**Exercise objective**
Restate the span of lines that starts with the line containing "Write part 3" and ends with the line containing "an empty tree.", word for word, including both, with nothing else.

**Data for processing**
────────────────────

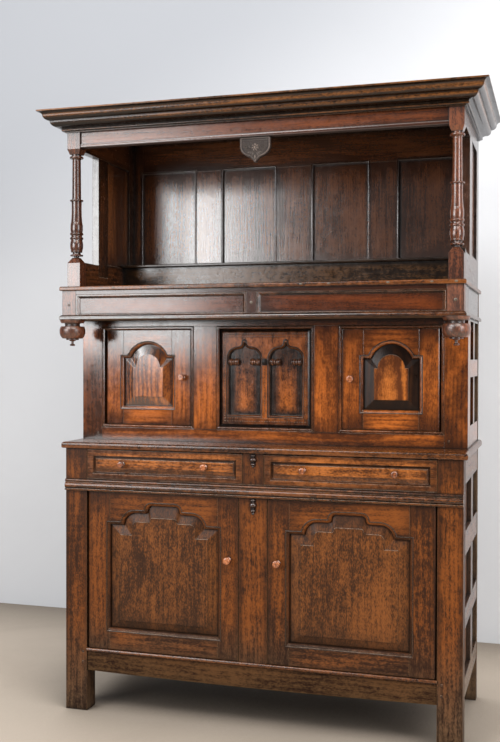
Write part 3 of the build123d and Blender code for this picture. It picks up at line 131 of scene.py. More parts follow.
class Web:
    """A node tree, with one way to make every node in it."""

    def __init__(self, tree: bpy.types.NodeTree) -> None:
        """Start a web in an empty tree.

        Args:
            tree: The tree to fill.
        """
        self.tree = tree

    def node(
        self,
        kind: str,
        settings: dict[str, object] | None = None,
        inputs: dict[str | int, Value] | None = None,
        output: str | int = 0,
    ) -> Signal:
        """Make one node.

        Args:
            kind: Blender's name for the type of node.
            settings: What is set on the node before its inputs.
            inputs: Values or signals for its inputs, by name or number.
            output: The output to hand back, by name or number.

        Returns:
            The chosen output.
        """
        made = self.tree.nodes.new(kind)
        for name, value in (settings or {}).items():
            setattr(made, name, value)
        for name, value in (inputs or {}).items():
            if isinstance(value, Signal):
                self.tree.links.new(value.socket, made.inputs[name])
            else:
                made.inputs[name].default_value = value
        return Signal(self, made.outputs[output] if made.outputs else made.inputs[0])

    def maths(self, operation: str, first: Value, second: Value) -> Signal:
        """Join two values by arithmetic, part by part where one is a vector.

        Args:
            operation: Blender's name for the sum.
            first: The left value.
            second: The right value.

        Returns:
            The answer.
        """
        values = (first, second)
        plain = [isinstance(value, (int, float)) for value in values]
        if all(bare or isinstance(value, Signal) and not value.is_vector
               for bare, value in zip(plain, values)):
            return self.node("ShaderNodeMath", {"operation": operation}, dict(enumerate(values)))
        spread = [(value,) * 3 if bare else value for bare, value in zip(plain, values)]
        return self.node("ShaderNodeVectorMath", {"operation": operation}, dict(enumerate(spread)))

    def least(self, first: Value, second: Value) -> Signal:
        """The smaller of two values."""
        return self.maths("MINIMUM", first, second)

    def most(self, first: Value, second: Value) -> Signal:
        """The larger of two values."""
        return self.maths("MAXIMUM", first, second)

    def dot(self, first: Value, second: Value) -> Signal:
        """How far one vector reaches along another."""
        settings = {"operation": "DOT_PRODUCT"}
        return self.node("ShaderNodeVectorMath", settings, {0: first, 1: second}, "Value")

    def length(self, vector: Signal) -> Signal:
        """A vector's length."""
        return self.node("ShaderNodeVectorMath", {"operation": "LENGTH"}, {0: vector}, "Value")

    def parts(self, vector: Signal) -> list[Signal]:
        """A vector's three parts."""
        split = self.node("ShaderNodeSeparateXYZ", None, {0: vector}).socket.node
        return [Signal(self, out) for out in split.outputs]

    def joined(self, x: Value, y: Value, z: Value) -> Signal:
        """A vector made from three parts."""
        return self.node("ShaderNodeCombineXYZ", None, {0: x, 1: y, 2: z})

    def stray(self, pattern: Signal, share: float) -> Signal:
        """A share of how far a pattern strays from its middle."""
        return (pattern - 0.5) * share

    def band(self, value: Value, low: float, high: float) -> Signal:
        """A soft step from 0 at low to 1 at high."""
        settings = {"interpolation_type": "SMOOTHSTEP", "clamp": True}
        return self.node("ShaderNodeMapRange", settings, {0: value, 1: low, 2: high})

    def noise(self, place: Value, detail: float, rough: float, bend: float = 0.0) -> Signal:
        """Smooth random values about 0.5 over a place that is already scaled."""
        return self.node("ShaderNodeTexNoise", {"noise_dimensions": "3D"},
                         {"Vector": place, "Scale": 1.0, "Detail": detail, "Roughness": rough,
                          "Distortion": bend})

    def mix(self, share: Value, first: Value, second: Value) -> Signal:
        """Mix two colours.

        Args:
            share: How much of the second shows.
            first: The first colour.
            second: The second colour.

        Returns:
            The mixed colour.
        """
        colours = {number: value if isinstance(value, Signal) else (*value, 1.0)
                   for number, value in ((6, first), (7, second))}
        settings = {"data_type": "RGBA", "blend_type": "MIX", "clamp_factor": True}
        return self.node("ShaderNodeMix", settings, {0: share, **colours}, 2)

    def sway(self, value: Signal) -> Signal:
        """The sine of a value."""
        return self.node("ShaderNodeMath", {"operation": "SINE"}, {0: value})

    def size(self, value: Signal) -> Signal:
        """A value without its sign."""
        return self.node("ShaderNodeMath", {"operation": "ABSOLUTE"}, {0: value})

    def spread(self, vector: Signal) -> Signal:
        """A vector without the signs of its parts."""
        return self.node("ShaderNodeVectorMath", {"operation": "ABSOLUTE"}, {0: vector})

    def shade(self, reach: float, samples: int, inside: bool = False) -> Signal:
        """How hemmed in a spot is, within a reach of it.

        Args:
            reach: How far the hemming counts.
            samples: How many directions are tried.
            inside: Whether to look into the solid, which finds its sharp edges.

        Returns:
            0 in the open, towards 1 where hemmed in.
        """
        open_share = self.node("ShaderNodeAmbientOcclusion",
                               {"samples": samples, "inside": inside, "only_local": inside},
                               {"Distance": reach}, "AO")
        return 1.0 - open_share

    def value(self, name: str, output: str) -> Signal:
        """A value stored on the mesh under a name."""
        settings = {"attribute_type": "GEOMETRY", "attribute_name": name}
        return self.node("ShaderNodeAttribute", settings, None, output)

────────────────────

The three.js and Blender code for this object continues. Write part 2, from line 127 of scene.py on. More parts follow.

────────────────────

**Output**
Write part 3 of the build123d and Blender code for this picture. It picks up at line 131 of scene.py. More parts follow.
class Web:
    """A node tree, with one way to make every node in it."""

    def __init__(self, tree: bpy.types.NodeTree) -> None:
        """Start a web in an empty tree.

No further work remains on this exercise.